Postscript addition, related to coffee:
Peter Jones, a manager at the Boulder Trident Bookesellers and Cafe (coffee and tea shop), and a tea and coffee enthusiast, mentioned how this relates to coffee tasting and terminology development in a Facebook group post comment. He only scratched the surface there, but as one might expect coffee is a bit further ahead related to use of standard terminology, tasting approach, tasting process documentation, etc. Wine tasting surely is further along too; tea enthusiasts and professionals get it that some parts of the tea tradition are very old and developed and others, the more Western-facing aspects, are younger, still being worked out.
I won't run through a long tangent about coffee tasting here, or how that related background goes. I'll mention an interesting article on that (A Guide to the Coffee Taster's Flavor Wheel), and include an image of a more recent version of one, what I take to be the current standard version:
According to a Specialty Coffee Association background reference use of images of that wheel is open but also restricted:
The Coffee Taster's Flavor Wheel by SCA and WCR (©2016) is licensed under a Creative Commons Attribution-NonCommercial-NoDerivatives 4.0 International License.
Anyway, that file version was from here, with a little more background in that article. The previous wheel version, discussed in that guide to wheel use article cited earlier, included a separate wheel that added a second complete version covering common flaws in coffee. Just great!

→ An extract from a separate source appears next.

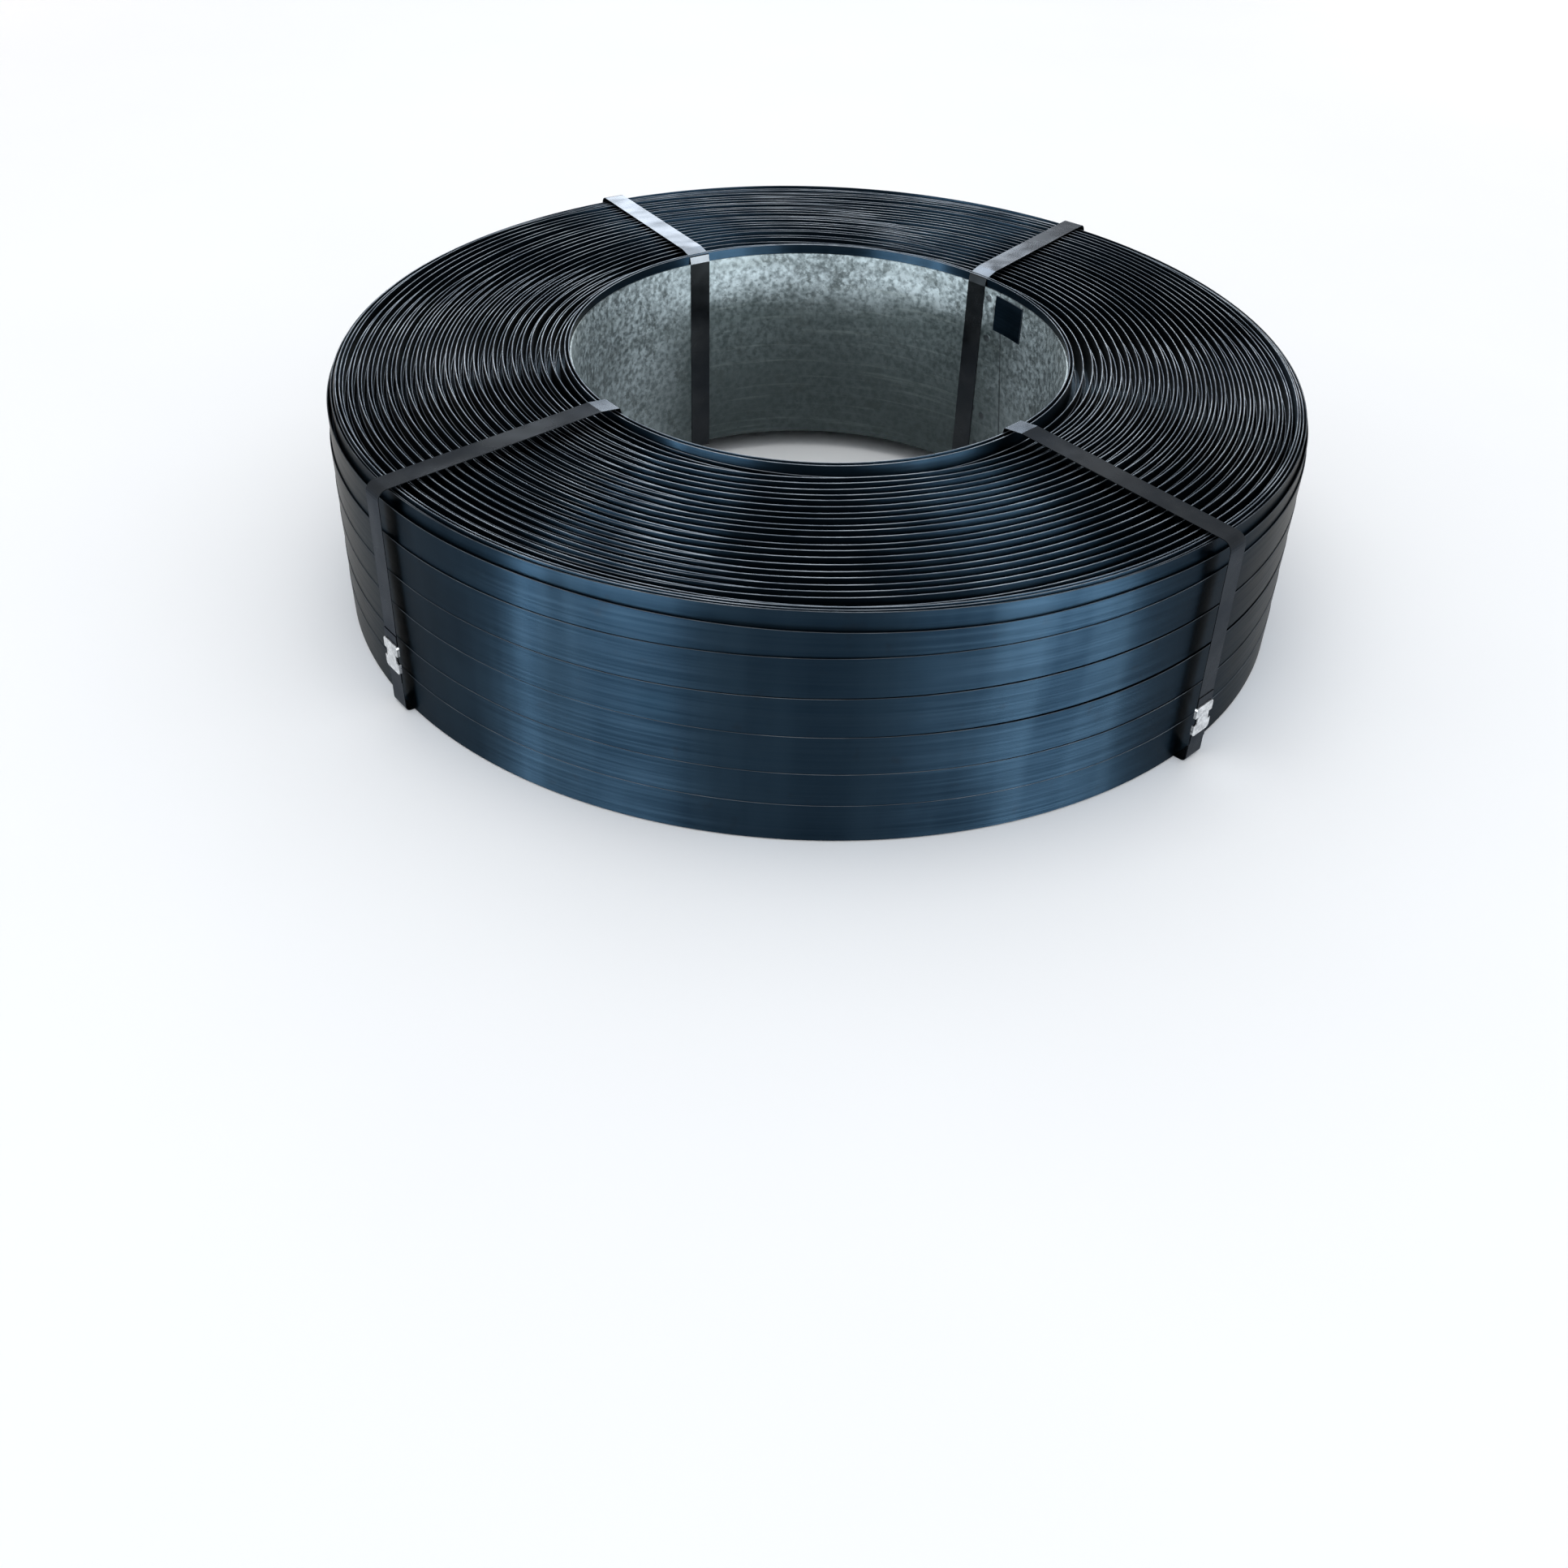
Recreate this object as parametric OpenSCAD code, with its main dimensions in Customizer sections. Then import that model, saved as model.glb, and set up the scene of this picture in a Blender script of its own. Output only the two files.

There's no short take on how these references are more developed and functional than the tea versions; it seems a terribly long and involved subject. This World Coffee Research link (the other organization that developed that new version) leads to more background, if it is of interest. Or this SCA article says just a little about use, which might be general enough that it's still of interest to people tasting other things, like wine, or tea.